* _Goal_
Look for "bodies" in each line of the entries, and return the matching lines.

* _Data to process_
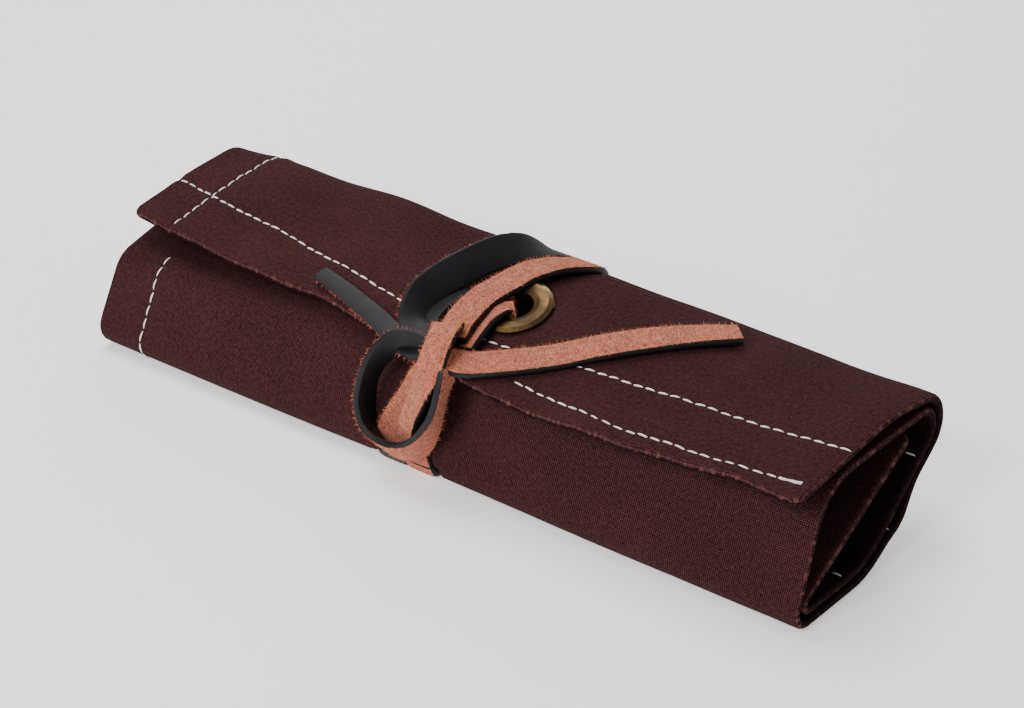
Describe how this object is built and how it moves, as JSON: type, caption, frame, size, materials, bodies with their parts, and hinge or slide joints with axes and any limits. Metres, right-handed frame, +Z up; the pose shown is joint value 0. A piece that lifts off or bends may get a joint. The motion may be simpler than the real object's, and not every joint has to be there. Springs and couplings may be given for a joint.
{
  "type": "watch roll",
  "caption": "Rolled canvas strip with hemmed edges and a pocket layer, closed by a flat lace that passes through a grommet and round the middle, tied in a bow.",
  "frame": {"origin": "on the table under the front edge of the roll's flat underside, halfway along the roll", "axes": "+X along the roll towards the end that shows the open turns, +Y from front to rear, +Z up"},
  "size_m": [0.23, 0.0874, 0.0514],
  "materials": {
    "canvas": "plain-weave cotton canvas, dark red-brown",
    "lining": "the same canvas, folded inside",
    "thread": "off-white topstitching",
    "brass": "aged brass",
    "lace_suede": "flesh side of the lace, tan suede",
    "lace_grain": "grain side of the lace, black"
  },
  "bodies": {
    "core": {"canvas_base": "canvas", "canvas_front": "canvas", "canvas_inner_top": "canvas", "canvas_inner_back": "canvas", "pocket_base": "lining", "pocket_front": "lining", "pocket_inner_top": "lining", "pocket_inner_back": "lining", "end_hem_body": "lining", "seam_end_hem_body": "thread", "seam_dividers": "thread", "lace_base_strands": "lace_suede"},
    "back": {"canvas_back": "canvas", "pocket_back": "lining", "end_hem_back": "lining", "lace_back_strands": "lace_suede"},
    "spine": {"canvas_spine": "canvas", "pocket_spine": "lining", "end_hem_spine": "lining", "lace_spine_strands": "lace_suede"},
    "flap": {"canvas_flap": "canvas", "pocket_flap": "lining", "end_hem_flap": "lining", "side_hem_flap": "lining", "seam_side_hem": "thread", "seam_pocket_side": "thread", "seam_end_hem_flap": "thread", "grommet_eyelet": "brass", "grommet_washer": "brass", "lace_bight": "lace_suede", "lace_ring_left": "lace_grain", "lace_ring_right": "lace_suede", "lace_top_strand": "lace_suede", "lace_top_loop": "lace_grain", "lace_knot": "lace_suede"},
    "inner_end": {"canvas_inner_end": "canvas", "pocket_inner_end": "lining", "end_hem_inner_end": "lining", "side_hem_inner_end": "lining"},
    "bow": {"lace_front_strand": "lace_suede", "lace_front_strand_inner": "lace_suede", "bow_loop": "lace_suede"},
    "tail_right": {"lace_tail_right": "lace_suede"},
    "tail_left": {"lace_tail_left": "lace_grain"}
  },
  "joints": [
    {"name": "open_back", "type": "hinge", "parent": "core", "child": "back", "pos_m": [0, 0.0459, 0.00522], "axis": [-1, 0, 0], "range_deg": [0, 46]},
    {"name": "open_spine", "type": "hinge", "parent": "back", "child": "spine", "pos_m": [0, 0.06281, 0.03166], "axis": [-1, 0, 0], "range_deg": [0, 50]},
    {"name": "open_flap", "type": "hinge", "parent": "spine", "child": "flap", "pos_m": [0, 0.05881, 0.04086], "axis": [-1, 0, 0], "range_deg": [0, 45]},
    {"name": "inner_end_press", "type": "hinge", "parent": "core", "child": "inner_end", "pos_m": [0, 0.0008, 0.0068], "axis": [-1, 0, 0], "range_deg": [0, 5]},
    {"name": "bow_lift", "type": "hinge", "parent": "flap", "child": "bow", "pos_m": [0, 0.0035, 0.0403], "axis": [-1, 0, 0], "range_deg": [0, 60]},
    {"name": "tail_right_swing", "type": "hinge", "parent": "flap", "child": "tail_right", "pos_m": [0.006, 0.0035, 0.0405], "axis": [0, 0, 1], "range_deg": [-20, 4]},
    {"name": "tail_left_swing", "type": "hinge", "parent": "flap", "child": "tail_left", "pos_m": [0, 0.0035, 0.0403], "axis": [0, 0, 1], "range_deg": [-2, 14]}
  ],
  "couplings": [
    {"joint": "open_spine", "follows": "open_flap", "ratio": 1.1111},
    {"joint": "open_back", "follows": "open_flap", "ratio": 1.0222}
  ]
}
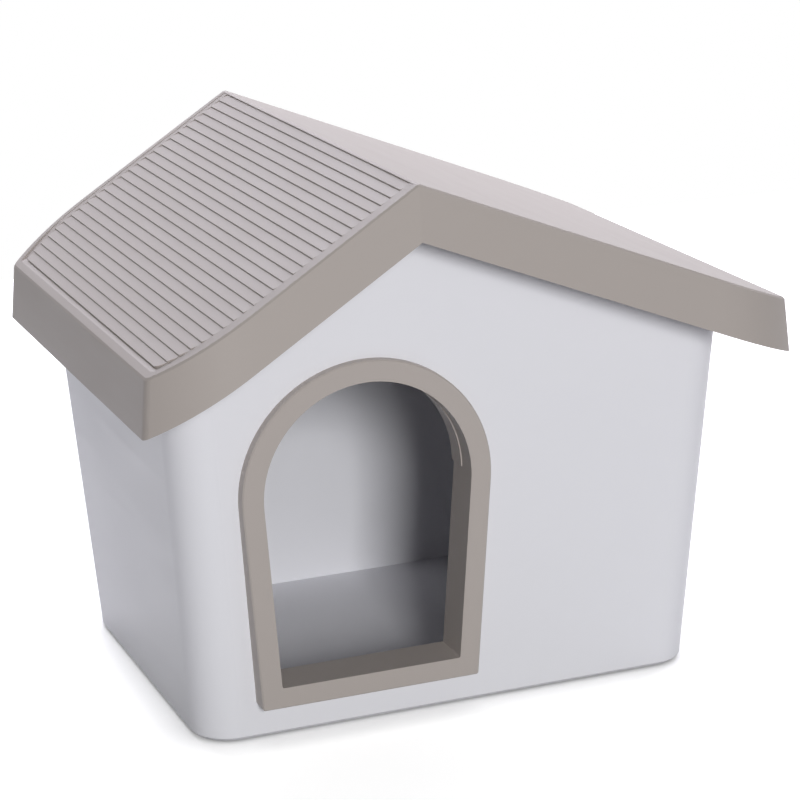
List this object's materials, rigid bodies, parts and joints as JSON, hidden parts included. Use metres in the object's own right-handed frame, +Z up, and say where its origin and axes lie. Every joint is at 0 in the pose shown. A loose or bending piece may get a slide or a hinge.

* _Problem solution_
Describe how this object is built and how it moves, as JSON: type, caption, frame, size, materials, bodies with their parts, and hinge or slide joints with axes and any limits. Metres, right-handed frame, +Z up; the pose shown is joint value 0. A piece that lifts off or bends may get a joint. The motion may be simpler than the real object's, and not every joint has to be there. Springs and couplings may be given for a joint.
  "bodies": {
List this object's materials, rigid bodies, parts and joints as JSON, hidden parts included. Use metres in the object's own right-handed frame, +Z up, and say where its origin and axes lie. Every joint is at 0 in the pose shown. A loose or bending piece may get a slide or a hinge.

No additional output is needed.